Post-54: Koreans’ Feelings Today About May 16th, 1961

In post-53, I discussed the May 16th, 1961 coup d’etat, which resulted in the presidency-for-life of General Park Chung-Hee (박정희). I gave the two positions that I perceive Koreans hold about the coup and its aftereffects:

            Most negatively, the coup can be waved-away as a power grab by ambitious mid-level figures in the military.
            Most positively, [it was] a successful attempt to eliminate corruption/backwardness, resulting in prosperity.

It seems to me that the positive view of this coup predominates (based on my [limited] observations of Korean politics and affairs, on my informal polling of dozens of students I have had over the years, and on my observation of the elections of 2012). There are two caveats: #1: It is viewed less positively by younger Koreans, born after 1980 or so. #2: It is viewed much more negatively in Jeolla Province (but that’s a different, more complicated story). The anonymous but influential Korean-American blogger who runs “Ask a Korean”, calls General Park a “fascist” but even he credits him with the economic boom.

Picture

General Park [l.] on the morning of the coup (May 16th, 1961)

Why is there a predominantly positive view today of the May 16th Coup and Park’s military rule?
I can offer a few ideas based on what I have learned, with my own conjectures mixed in.

(a) From Stagnant Poverty to Economic Boom: Poverty hurts. South Korea in the ’50s showed no sign of being able to raise itself up, out of Third-World status. Park’s government aggressively/successfully pursued economic growth. This is the standard reason given for support for Park. I think it may, though, be the most superficial of all.

(b) National Prestige: South Korea is one of the few states that has faced a long-term major threat to its existence, i.e. a competing Korea. Today, it’s easy to wave away North Korea as a backward, despotic, alienated and “weird” place. North Korea was not always backward, though. It was superior to the South for many years. Into the 1970s, say the Korea experts, the North Korean economy was clearly stronger. When comparing the ROK and DPRK militaries, the latter was stronger, one-to-one, well into the 1980s, I’ve read. Thus, when the coup was being plotted in 1960, South Korea seems to have existed solely because of U.S. protection and largesse, understandably a humiliation. By the time Park Chung-Hee was killed in 1979, the idea of South-Korea as a “U.S. satellite” was mostly untrue, I think.

(c) The First Strong Leader of the ROK: The coup of May 16th marked, people tend to believe, the start of the first era of decisive leadership in the ROK’s history. From 1948 to 1960, South-Korea’s leader was an elderly man named Syngman Rhee (리승만, as it was written in Korean at the time, now 이승만). Rhee is considered a pretty bad leader by Koreans. My impression from reading about him is that he was part buffoon and part autocrat, a toxic combination. His mismanagement led to his overthrow and exile in 1960, followed by an era of instability.
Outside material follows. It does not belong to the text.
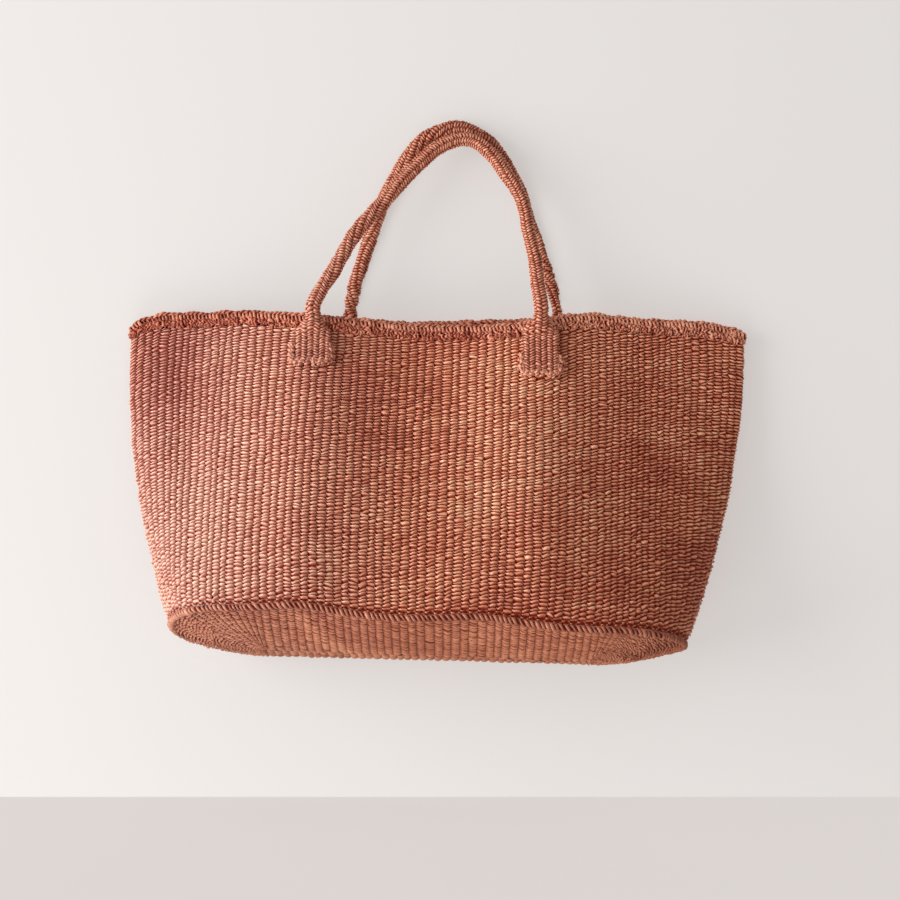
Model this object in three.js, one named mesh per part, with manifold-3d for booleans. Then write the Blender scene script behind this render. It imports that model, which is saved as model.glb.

(d) PlainOld Nostalgia: All the above is well-and-good, but I think all three may be partially…”pretexts”. Something else may be more fundamental. Consider the exit-polling for last year’s election, in which Park Geun-Hye [박근혜] was elected president. She is the daughter of Park Chung-Hee. The outcome by age-group tells the story:

             The Vote in the 2012 South Korean Presidential Election by Age Group [Park Geun-Hye vs. Moon Jae-In]
            Voters Born Before 1955:  For Park by a 3-to-1 Margin (Three in this age group voted for her, to one against)
            Voters Born Before 1965:  For Park by a 2-to-1 Margin (Two in this age group for her, to one against)
____________________________________________________________________________________________________________
               Voters Born After 1975:  Against Park by 2-to-1 Margin (Two in this age group voted against her, to one for)
               Voters Born After 1985:  Against Park by 2-to-1 Margin (Two in this age group voted against her, to one for)
               
The division is sharp. It seems hinged on the question: “Do you remember South Korea under Park Chung-Hee?” 
In general, if your answer is “Yes, I remember”, then you voted for Mrs. Park. The more years of your life spent under the Park “dictatorship”, the more likely you were to vote for Mrs. Park in 2012. If your answer is “No, I don’t remember this country under General Park”  (I was either not yet born, or was too young), then you voted against Mrs. Park. / Those who would have remembered the 1950s era itself (as a contrast to the post-coup era) supported Mrs. Park totally-overwhelmingly, more than three-to-one. It is even starker if we discount the voters from the Southwest, who bloc-vote against conservative candidates because of a regional rivalry. My rough calculation is that in Korea outside the three southwest jurisdictions, voters born before 1955 supported Park Geun-Hye by five-to-one.

It was a “nostalgia election”. There happen to be more older than younger voters, and thus was the election decided.

Why would nostalgia be such a powerful force in South Korea? I have some speculations on that, too. I will comment on that another time.